- Supplied data -
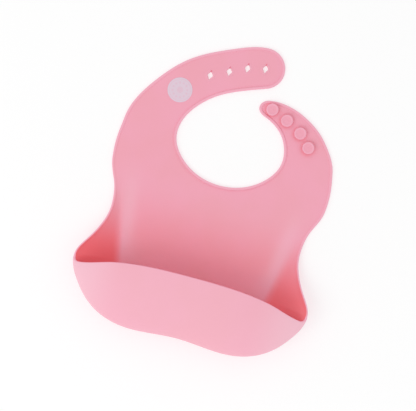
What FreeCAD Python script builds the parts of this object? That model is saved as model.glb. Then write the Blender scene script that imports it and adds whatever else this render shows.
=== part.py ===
import FreeCAD, Part
import math
import os
import Sketcher

# A soft silicone baby bib with a catch-all pocket, lying on its back.
# Frame: +Z up out of the table, +Y from the pocket towards the neck, +X to the right.
# The origin is the middle of the outline, on the table.

# Driving dimensions in millimetres; every one is a cell of the sheet.
SIZES = {
    "overall_width": 235.0,
    "overall_length": 298.5,
    "sheet_thickness": 2.2,
    "pocket_depth": 47.0,
    "corner_depth": 25.0,
    "fold_depth": 20.0,
    "moving_gap": 0.5,
    "stud_neck_radius": 2.3,
    "stud_neck_height": 2.4,
    "stud_head_radius": 6.0,
    "stud_head_height": 2.0,
    "stud_edge_bevel": 0.6,
    "stud_dimple_radius": 4.3,
    "stud_dimple_depth": 0.5,
    "hole_radius": 2.4,
    "slit_length": 8.4,
    "slit_width": 1.6,
    "badge_radius": 12.4,
    "badge_thickness": 0.3,
}

# The outline below is drawn at these overall sizes and scaled to the sheet's.
DRAWN_WIDTH = 235.0
DRAWN_LENGTH = 298.5

# Outline knots: x, y and the heading in degrees at which the edge passes through.
# Two knots in a row are joined by one cubic that is tangent to both headings.
STRAP_LINE = 48.5
EDGE_LEFT = ((-100.0, -11.5, 114), (-106.3, 7.8, 97), (-107.3, 23.3, 90), (-105.0, STRAP_LINE, 84))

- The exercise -
Exactly as they appear, please write out the lines from the opening of the listing above down to the line containing "DRAWN_LENGTH = 298.5", with both end lines included.

- Exercise output -
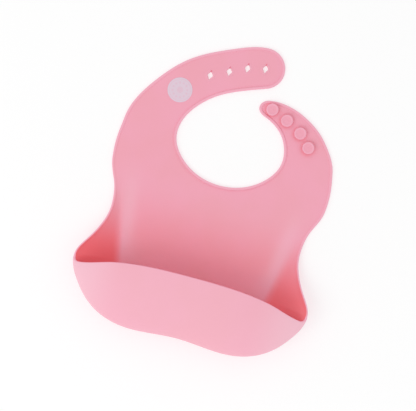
What FreeCAD Python script builds the parts of this object? That model is saved as model.glb. Then write the Blender scene script that imports it and adds whatever else this render shows.
=== part.py ===
import FreeCAD, Part
import math
import os
import Sketcher

# A soft silicone baby bib with a catch-all pocket, lying on its back.
# Frame: +Z up out of the table, +Y from the pocket towards the neck, +X to the right.
# The origin is the middle of the outline, on the table.

# Driving dimensions in millimetres; every one is a cell of the sheet.
SIZES = {
    "overall_width": 235.0,
    "overall_length": 298.5,
    "sheet_thickness": 2.2,
    "pocket_depth": 47.0,
    "corner_depth": 25.0,
    "fold_depth": 20.0,
    "moving_gap": 0.5,
    "stud_neck_radius": 2.3,
    "stud_neck_height": 2.4,
    "stud_head_radius": 6.0,
    "stud_head_height": 2.0,
    "stud_edge_bevel": 0.6,
    "stud_dimple_radius": 4.3,
    "stud_dimple_depth": 0.5,
    "hole_radius": 2.4,
    "slit_length": 8.4,
    "slit_width": 1.6,
    "badge_radius": 12.4,
    "badge_thickness": 0.3,
}

# The outline below is drawn at these overall sizes and scaled to the sheet's.
DRAWN_WIDTH = 235.0
DRAWN_LENGTH = 298.5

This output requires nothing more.